Firstly, let me thank the three of you - stalwarts all! - for commenting on this piece. I was rather discouraged when the 'repeaters' (tweets) ran without the post being viable and nobody noticed, so it is great to have comments on the piece in the end.

RodeoClown: In the UK, the limit is £30, which means I still quite frequently have to use the chip-and-pin method. Despite the negative tone of this piece, I am perfectly happy with contactless for myself - but my wife and I meet once a week to process the household budget. The concern in this piece is merely a worry I have about the technology... (As for safety, it is easier to clone a magnetic data strip than an RFID chip - but both are perfectly possible!)

Malte: This 'chain of trust' idea is an interesting one, but I don't forsee much risk that it breaks down over contactless payments, per se. But this is certainly a factor - and especially in the rise of cryptocurrencies, which some believe forges new trust through its distribution. Interesting perspective.

Michael: It's a great pleasure to get a comment from you... and yes, life gets hectic pretty fast once you get out into employment, and time vanishes. It recedes even further when you have kids as I have discovered! But I appreciate it any time you can drop by. And yes, 'Everyday Carry' is the logical extension of affording so much power to our pocket robots.
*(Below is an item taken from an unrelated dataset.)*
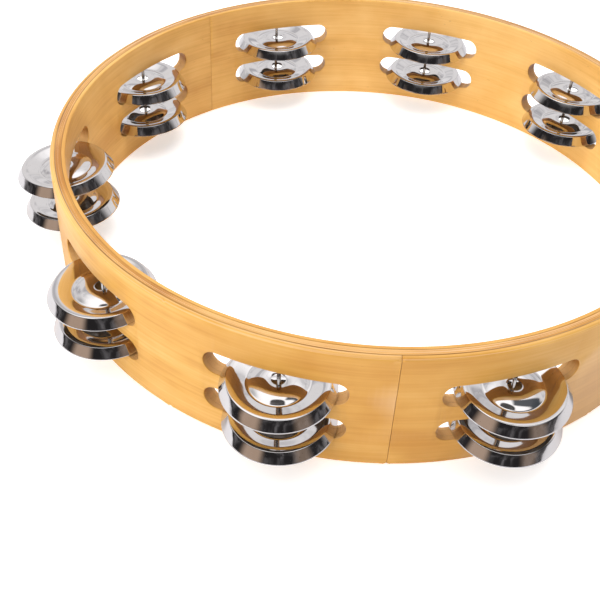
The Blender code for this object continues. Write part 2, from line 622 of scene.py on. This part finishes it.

It is precisely our dependence upon them that triggered my writing The Virtuous Cyborg... something significant happened, and it happened in a barely noticed manner.

Your argument via Kant is sound: the institution remains intact. (This is Malte's point too... although he puts a more cautious spin on it). For me, the concern with contactless is that precisely by reducing the 'friction', it makes spending money too easy. I should like to see if I could get statistics on whether the number of people going into their overdrafts has increased since contactless appeared... I fear there is another side to this convenience we are neglecting - hence this piece.

Thank you all for sharing your perspectives! It is most welcome.